* _WHAT TO WORK ON_: Every record must be written out once more, with nothing added or omitted.

* _DATA IN THIS EXERCISE_:
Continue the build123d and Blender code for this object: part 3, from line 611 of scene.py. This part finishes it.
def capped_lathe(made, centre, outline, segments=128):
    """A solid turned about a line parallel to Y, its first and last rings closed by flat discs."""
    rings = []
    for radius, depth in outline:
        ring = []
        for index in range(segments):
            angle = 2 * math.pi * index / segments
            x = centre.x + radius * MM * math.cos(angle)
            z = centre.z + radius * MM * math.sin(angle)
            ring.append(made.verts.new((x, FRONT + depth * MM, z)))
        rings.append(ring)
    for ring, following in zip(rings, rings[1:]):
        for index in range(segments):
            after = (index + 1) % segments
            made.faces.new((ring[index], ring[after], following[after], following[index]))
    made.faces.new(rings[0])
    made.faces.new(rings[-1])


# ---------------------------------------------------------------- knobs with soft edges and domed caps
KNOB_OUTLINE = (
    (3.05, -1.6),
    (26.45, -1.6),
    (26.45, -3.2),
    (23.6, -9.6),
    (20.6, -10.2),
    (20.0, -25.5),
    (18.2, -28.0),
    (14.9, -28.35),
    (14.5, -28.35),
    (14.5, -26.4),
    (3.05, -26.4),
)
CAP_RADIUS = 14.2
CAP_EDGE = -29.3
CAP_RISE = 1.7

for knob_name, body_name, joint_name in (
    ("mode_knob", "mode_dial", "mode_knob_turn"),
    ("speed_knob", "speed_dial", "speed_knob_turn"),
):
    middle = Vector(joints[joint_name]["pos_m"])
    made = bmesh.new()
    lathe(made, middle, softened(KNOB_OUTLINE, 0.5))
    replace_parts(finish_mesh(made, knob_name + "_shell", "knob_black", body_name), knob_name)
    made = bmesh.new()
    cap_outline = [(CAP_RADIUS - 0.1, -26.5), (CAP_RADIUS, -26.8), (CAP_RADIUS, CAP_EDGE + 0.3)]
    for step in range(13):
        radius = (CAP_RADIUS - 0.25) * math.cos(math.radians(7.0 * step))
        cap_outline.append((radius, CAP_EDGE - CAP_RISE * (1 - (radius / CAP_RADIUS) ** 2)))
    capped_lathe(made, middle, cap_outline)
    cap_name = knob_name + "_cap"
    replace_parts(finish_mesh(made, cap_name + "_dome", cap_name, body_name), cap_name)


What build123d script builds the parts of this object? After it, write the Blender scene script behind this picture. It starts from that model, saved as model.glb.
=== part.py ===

* _WRITTEN ANSWER_:
Continue the build123d and Blender code for this object: part 3, from line 611 of scene.py. This part finishes it.
def capped_lathe(made, centre, outline, segments=128):
    """A solid turned about a line parallel to Y, its first and last rings closed by flat discs."""
    rings = []
    for radius, depth in outline:
        ring = []
        for index in range(segments):
            angle = 2 * math.pi * index / segments
            x = centre.x + radius * MM * math.cos(angle)
            z = centre.z + radius * MM * math.sin(angle)
            ring.append(made.verts.new((x, FRONT + depth * MM, z)))
        rings.append(ring)
    for ring, following in zip(rings, rings[1:]):
        for index in range(segments):
            after = (index + 1) % segments
            made.faces.new((ring[index], ring[after], following[after], following[index]))
    made.faces.new(rings[0])
    made.faces.new(rings[-1])


# ---------------------------------------------------------------- knobs with soft edges and domed caps
KNOB_OUTLINE = (
    (3.05, -1.6),
    (26.45, -1.6),
    (26.45, -3.2),
    (23.6, -9.6),
    (20.6, -10.2),
    (20.0, -25.5),
    (18.2, -28.0),
    (14.9, -28.35),
    (14.5, -28.35),
    (14.5, -26.4),
    (3.05, -26.4),
)
CAP_RADIUS = 14.2
CAP_EDGE = -29.3
CAP_RISE = 1.7

for knob_name, body_name, joint_name in (
    ("mode_knob", "mode_dial", "mode_knob_turn"),
    ("speed_knob", "speed_dial", "speed_knob_turn"),
):
    middle = Vector(joints[joint_name]["pos_m"])
    made = bmesh.new()
    lathe(made, middle, softened(KNOB_OUTLINE, 0.5))
    replace_parts(finish_mesh(made, knob_name + "_shell", "knob_black", body_name), knob_name)
    made = bmesh.new()
    cap_outline = [(CAP_RADIUS - 0.1, -26.5), (CAP_RADIUS, -26.8), (CAP_RADIUS, CAP_EDGE + 0.3)]
    for step in range(13):
        radius = (CAP_RADIUS - 0.25) * math.cos(math.radians(7.0 * step))
        cap_outline.append((radius, CAP_EDGE - CAP_RISE * (1 - (radius / CAP_RADIUS) ** 2)))
    capped_lathe(made, middle, cap_outline)
    cap_name = knob_name + "_cap"
    replace_parts(finish_mesh(made, cap_name + "_dome", cap_name, body_name), cap_name)


What build123d script builds the parts of this object? After it, write the Blender scene script behind this picture. It starts from that model, saved as model.glb.
=== part.py ===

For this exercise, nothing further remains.